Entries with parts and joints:
⁂
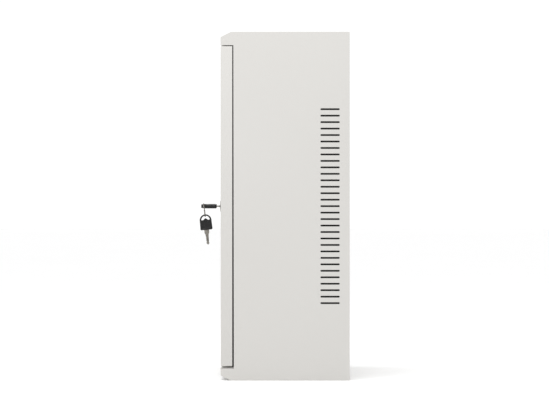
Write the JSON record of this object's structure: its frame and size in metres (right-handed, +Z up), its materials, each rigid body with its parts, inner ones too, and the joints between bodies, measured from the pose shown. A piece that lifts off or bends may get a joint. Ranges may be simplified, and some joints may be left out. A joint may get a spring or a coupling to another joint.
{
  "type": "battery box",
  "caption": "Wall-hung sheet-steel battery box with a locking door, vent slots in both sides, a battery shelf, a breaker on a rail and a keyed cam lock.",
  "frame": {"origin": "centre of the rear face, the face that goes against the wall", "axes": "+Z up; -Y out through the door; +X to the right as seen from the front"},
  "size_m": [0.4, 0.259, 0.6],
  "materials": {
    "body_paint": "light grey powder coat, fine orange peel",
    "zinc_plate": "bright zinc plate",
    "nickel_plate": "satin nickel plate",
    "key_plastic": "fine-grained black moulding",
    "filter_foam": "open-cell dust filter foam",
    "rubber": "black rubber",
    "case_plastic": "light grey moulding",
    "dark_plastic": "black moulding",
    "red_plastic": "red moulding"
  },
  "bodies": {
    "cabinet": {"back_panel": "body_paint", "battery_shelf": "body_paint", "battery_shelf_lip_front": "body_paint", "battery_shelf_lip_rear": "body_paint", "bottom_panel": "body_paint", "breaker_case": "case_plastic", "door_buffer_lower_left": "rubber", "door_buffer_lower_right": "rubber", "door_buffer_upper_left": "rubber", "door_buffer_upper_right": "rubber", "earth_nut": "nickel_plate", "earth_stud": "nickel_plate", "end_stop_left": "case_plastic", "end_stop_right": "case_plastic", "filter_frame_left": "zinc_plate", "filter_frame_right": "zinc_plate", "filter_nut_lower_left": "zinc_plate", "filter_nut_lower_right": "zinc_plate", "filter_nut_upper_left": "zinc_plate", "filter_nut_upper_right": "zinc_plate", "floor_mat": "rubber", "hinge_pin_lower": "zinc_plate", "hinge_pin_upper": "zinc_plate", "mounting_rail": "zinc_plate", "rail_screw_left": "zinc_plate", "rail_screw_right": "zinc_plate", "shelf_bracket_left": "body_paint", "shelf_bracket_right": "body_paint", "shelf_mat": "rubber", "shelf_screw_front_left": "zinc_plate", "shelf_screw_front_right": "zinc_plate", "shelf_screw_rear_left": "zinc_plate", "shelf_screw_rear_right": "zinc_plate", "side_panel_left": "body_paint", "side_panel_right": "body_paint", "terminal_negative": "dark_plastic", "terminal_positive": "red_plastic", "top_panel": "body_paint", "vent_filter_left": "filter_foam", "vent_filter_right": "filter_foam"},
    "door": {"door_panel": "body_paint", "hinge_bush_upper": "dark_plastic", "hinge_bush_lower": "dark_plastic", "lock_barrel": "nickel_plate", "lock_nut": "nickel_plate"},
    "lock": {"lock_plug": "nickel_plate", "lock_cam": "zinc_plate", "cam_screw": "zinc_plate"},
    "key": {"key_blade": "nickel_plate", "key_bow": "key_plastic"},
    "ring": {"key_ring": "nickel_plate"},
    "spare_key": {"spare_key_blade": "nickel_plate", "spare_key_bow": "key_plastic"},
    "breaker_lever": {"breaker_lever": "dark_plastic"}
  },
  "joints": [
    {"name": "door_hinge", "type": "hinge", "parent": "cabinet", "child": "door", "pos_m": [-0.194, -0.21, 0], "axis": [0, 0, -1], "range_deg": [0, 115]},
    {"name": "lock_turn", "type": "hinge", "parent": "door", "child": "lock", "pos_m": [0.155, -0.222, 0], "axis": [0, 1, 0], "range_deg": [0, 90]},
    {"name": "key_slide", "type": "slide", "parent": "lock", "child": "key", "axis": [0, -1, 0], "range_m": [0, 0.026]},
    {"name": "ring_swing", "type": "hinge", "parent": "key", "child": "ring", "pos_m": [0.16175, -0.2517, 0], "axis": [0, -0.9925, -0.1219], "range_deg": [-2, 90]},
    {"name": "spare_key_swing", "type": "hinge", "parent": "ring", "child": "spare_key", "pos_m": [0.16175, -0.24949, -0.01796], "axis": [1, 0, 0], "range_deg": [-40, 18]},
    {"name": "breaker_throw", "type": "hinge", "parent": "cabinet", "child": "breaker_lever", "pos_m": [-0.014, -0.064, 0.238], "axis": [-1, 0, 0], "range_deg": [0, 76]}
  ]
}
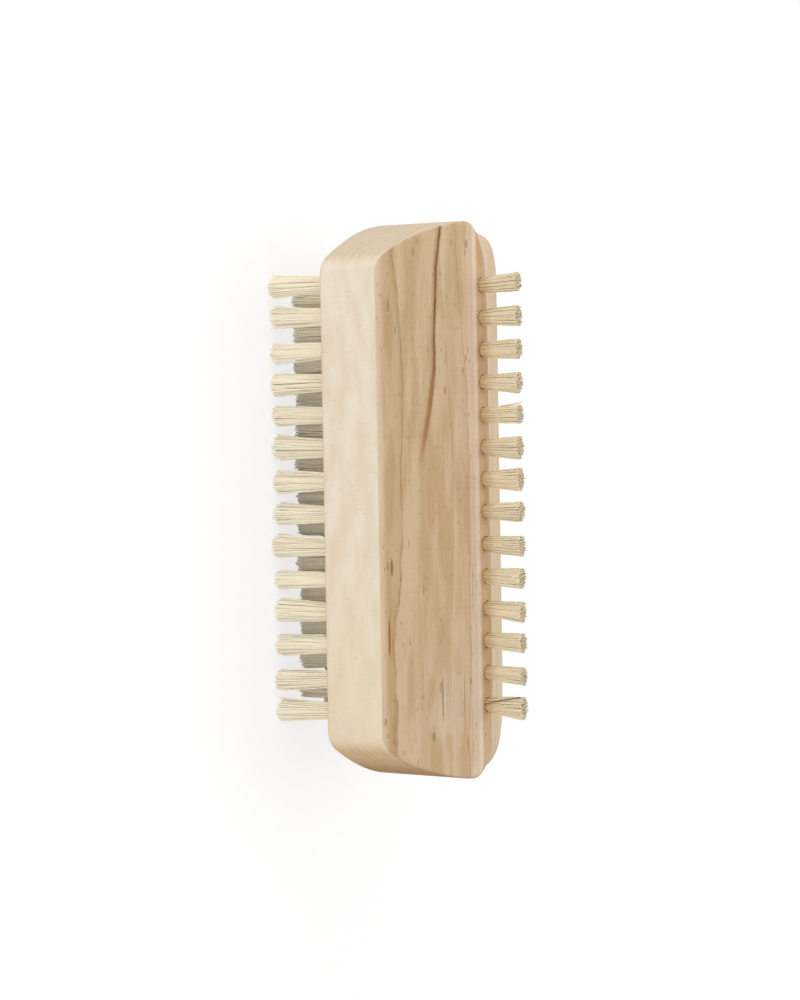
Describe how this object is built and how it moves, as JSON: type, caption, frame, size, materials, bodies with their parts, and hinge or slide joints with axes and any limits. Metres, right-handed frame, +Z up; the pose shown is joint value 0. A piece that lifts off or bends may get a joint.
⁂
EXERCISE TASK - Recopy all the lines exactly as they appear.

REPLY TO THE EXERCISE -
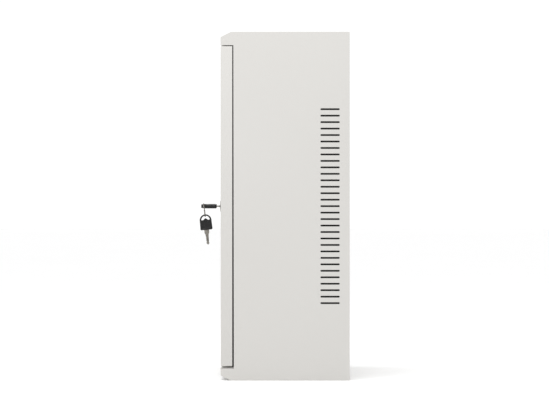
Write the JSON record of this object's structure: its frame and size in metres (right-handed, +Z up), its materials, each rigid body with its parts, inner ones too, and the joints between bodies, measured from the pose shown. A piece that lifts off or bends may get a joint. Ranges may be simplified, and some joints may be left out. A joint may get a spring or a coupling to another joint.
{
  "type": "battery box",
  "caption": "Wall-hung sheet-steel battery box with a locking door, vent slots in both sides, a battery shelf, a breaker on a rail and a keyed cam lock.",
  "frame": {"origin": "centre of the rear face, the face that goes against the wall", "axes": "+Z up; -Y out through the door; +X to the right as seen from the front"},
  "size_m": [0.4, 0.259, 0.6],
  "materials": {
    "body_paint": "light grey powder coat, fine orange peel",
    "zinc_plate": "bright zinc plate",
    "nickel_plate": "satin nickel plate",
    "key_plastic": "fine-grained black moulding",
    "filter_foam": "open-cell dust filter foam",
    "rubber": "black rubber",
    "case_plastic": "light grey moulding",
    "dark_plastic": "black moulding",
    "red_plastic": "red moulding"
  },
  "bodies": {
    "cabinet": {"back_panel": "body_paint", "battery_shelf": "body_paint", "battery_shelf_lip_front": "body_paint", "battery_shelf_lip_rear": "body_paint", "bottom_panel": "body_paint", "breaker_case": "case_plastic", "door_buffer_lower_left": "rubber", "door_buffer_lower_right": "rubber", "door_buffer_upper_left": "rubber", "door_buffer_upper_right": "rubber", "earth_nut": "nickel_plate", "earth_stud": "nickel_plate", "end_stop_left": "case_plastic", "end_stop_right": "case_plastic", "filter_frame_left": "zinc_plate", "filter_frame_right": "zinc_plate", "filter_nut_lower_left": "zinc_plate", "filter_nut_lower_right": "zinc_plate", "filter_nut_upper_left": "zinc_plate", "filter_nut_upper_right": "zinc_plate", "floor_mat": "rubber", "hinge_pin_lower": "zinc_plate", "hinge_pin_upper": "zinc_plate", "mounting_rail": "zinc_plate", "rail_screw_left": "zinc_plate", "rail_screw_right": "zinc_plate", "shelf_bracket_left": "body_paint", "shelf_bracket_right": "body_paint", "shelf_mat": "rubber", "shelf_screw_front_left": "zinc_plate", "shelf_screw_front_right": "zinc_plate", "shelf_screw_rear_left": "zinc_plate", "shelf_screw_rear_right": "zinc_plate", "side_panel_left": "body_paint", "side_panel_right": "body_paint", "terminal_negative": "dark_plastic", "terminal_positive": "red_plastic", "top_panel": "body_paint", "vent_filter_left": "filter_foam", "vent_filter_right": "filter_foam"},
    "door": {"door_panel": "body_paint", "hinge_bush_upper": "dark_plastic", "hinge_bush_lower": "dark_plastic", "lock_barrel": "nickel_plate", "lock_nut": "nickel_plate"},
    "lock": {"lock_plug": "nickel_plate", "lock_cam": "zinc_plate", "cam_screw": "zinc_plate"},
    "key": {"key_blade": "nickel_plate", "key_bow": "key_plastic"},
    "ring": {"key_ring": "nickel_plate"},
    "spare_key": {"spare_key_blade": "nickel_plate", "spare_key_bow": "key_plastic"},
    "breaker_lever": {"breaker_lever": "dark_plastic"}
  },
  "joints": [
    {"name": "door_hinge", "type": "hinge", "parent": "cabinet", "child": "door", "pos_m": [-0.194, -0.21, 0], "axis": [0, 0, -1], "range_deg": [0, 115]},
    {"name": "lock_turn", "type": "hinge", "parent": "door", "child": "lock", "pos_m": [0.155, -0.222, 0], "axis": [0, 1, 0], "range_deg": [0, 90]},
    {"name": "key_slide", "type": "slide", "parent": "lock", "child": "key", "axis": [0, -1, 0], "range_m": [0, 0.026]},
    {"name": "ring_swing", "type": "hinge", "parent": "key", "child": "ring", "pos_m": [0.16175, -0.2517, 0], "axis": [0, -0.9925, -0.1219], "range_deg": [-2, 90]},
    {"name": "spare_key_swing", "type": "hinge", "parent": "ring", "child": "spare_key", "pos_m": [0.16175, -0.24949, -0.01796], "axis": [1, 0, 0], "range_deg": [-40, 18]},
    {"name": "breaker_throw", "type": "hinge", "parent": "cabinet", "child": "breaker_lever", "pos_m": [-0.014, -0.064, 0.238], "axis": [-1, 0, 0], "range_deg": [0, 76]}
  ]
}
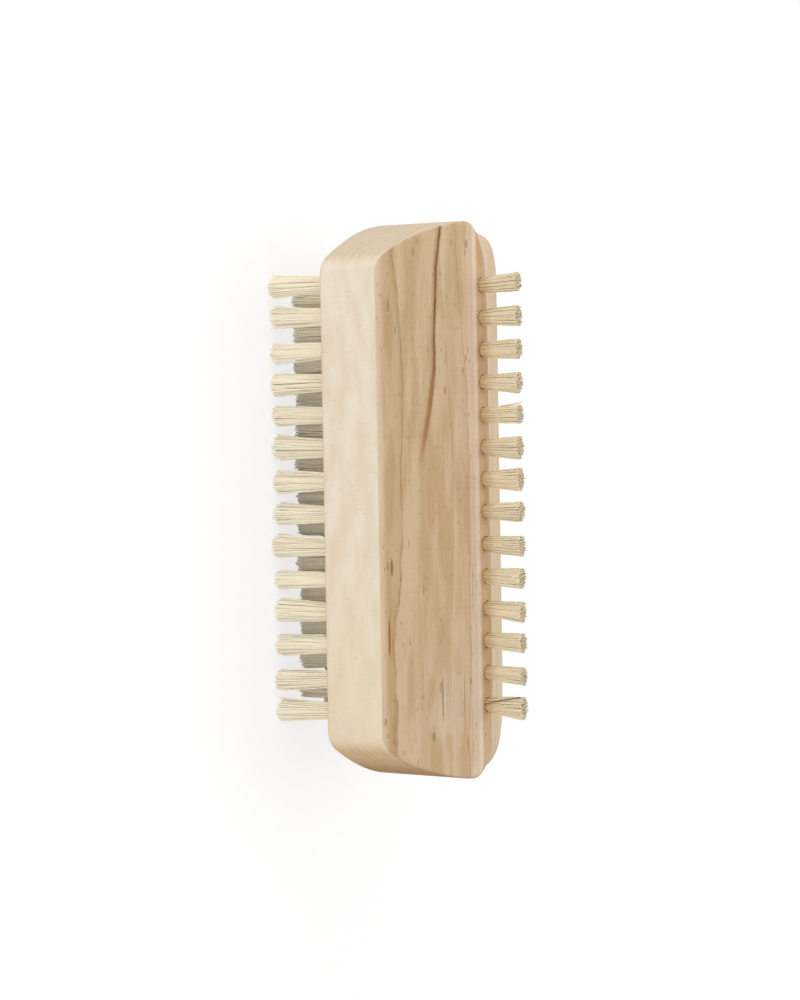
Describe how this object is built and how it moves, as JSON: type, caption, frame, size, materials, bodies with their parts, and hinge or slide joints with axes and any limits. Metres, right-handed frame, +Z up; the pose shown is joint value 0. A piece that lifts off or bends may get a joint.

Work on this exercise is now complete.